----- Data shown -----

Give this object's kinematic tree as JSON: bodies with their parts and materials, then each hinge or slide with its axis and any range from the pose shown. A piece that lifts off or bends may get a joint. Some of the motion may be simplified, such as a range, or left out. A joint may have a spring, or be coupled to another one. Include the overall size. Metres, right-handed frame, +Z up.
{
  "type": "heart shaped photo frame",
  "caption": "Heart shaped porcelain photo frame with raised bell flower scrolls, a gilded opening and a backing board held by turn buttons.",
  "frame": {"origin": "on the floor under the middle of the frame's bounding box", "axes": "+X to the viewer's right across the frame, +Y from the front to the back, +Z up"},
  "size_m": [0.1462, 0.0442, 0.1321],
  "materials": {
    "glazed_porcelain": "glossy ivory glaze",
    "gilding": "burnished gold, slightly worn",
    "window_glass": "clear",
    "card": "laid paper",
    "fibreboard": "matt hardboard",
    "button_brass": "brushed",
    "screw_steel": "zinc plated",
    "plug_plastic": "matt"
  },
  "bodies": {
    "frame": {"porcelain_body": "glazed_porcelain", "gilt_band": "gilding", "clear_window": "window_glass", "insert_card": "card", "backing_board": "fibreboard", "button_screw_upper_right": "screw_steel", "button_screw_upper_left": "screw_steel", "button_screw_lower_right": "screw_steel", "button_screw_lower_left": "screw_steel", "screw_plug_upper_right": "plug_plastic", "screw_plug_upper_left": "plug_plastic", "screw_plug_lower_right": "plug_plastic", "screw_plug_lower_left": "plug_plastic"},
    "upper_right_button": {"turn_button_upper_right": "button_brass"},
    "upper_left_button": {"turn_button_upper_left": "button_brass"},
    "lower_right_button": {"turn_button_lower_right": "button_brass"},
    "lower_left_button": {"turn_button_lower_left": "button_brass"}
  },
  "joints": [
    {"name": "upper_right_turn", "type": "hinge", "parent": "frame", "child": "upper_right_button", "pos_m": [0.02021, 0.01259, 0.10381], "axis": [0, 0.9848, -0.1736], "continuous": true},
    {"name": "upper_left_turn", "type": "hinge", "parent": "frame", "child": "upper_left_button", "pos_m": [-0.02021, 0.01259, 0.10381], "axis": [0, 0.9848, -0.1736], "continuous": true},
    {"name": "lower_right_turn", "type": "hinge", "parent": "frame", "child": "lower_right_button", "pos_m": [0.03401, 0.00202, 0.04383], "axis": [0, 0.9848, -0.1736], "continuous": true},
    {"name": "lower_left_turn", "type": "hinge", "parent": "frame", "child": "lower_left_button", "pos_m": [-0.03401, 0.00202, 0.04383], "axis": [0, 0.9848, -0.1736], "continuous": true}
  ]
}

-----
----- Data shown -----

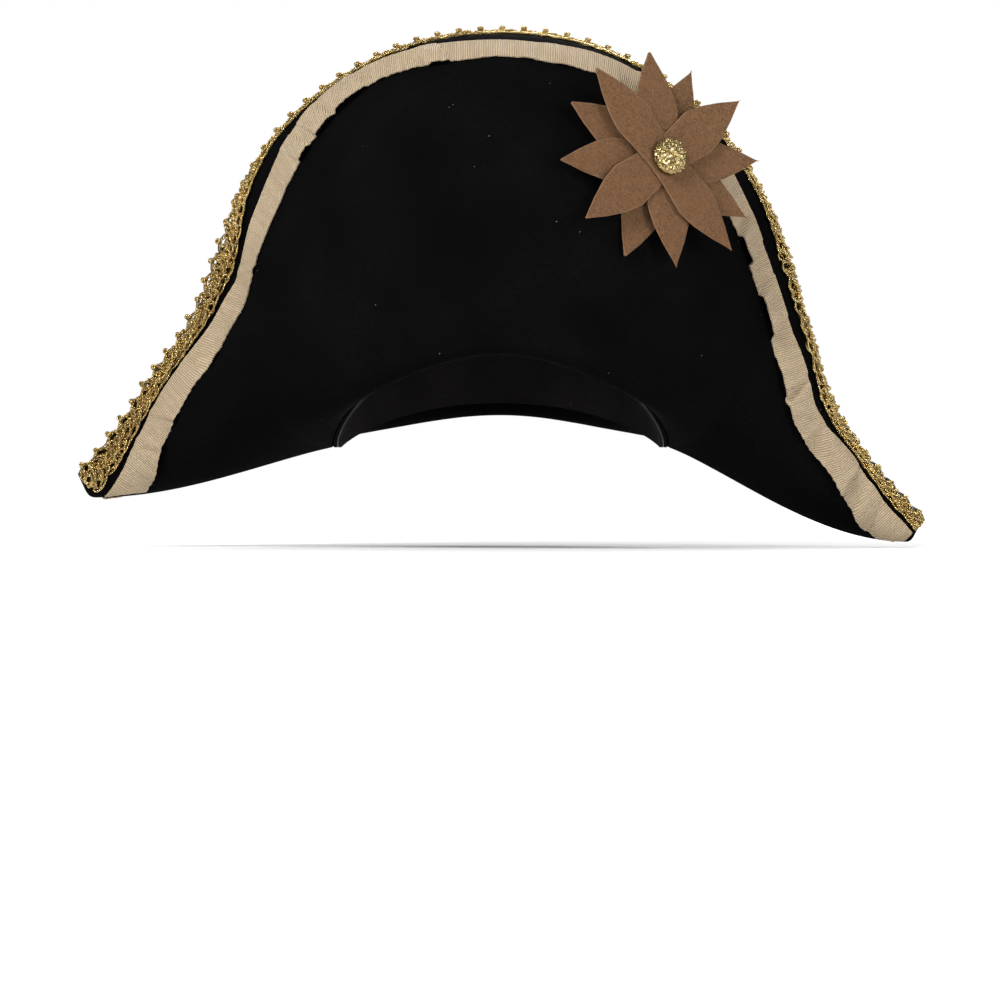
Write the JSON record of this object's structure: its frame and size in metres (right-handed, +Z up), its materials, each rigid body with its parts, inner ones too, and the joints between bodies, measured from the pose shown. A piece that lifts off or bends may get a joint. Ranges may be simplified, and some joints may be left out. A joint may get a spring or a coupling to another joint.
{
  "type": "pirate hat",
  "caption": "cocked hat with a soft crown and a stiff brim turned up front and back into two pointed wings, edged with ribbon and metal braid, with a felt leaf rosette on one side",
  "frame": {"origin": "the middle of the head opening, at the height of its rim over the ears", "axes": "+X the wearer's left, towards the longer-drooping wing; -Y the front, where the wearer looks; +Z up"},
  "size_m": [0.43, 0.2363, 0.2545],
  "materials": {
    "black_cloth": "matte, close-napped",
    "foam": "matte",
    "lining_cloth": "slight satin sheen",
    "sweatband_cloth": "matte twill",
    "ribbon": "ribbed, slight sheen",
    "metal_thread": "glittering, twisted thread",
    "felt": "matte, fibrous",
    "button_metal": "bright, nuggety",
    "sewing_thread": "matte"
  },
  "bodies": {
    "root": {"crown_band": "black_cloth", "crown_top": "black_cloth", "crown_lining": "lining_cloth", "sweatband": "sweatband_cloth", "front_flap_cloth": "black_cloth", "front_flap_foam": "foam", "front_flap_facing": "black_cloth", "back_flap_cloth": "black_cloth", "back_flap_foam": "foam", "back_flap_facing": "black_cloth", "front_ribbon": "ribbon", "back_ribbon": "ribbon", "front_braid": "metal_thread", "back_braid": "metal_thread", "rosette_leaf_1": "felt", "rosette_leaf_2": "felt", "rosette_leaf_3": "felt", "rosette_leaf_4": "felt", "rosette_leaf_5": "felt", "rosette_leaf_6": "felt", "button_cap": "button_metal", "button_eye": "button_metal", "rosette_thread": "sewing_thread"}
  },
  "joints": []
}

-----

*Goal of the exercise*
Provide only the number of lines in the entries that hold the word "bends".

*Expected output*
2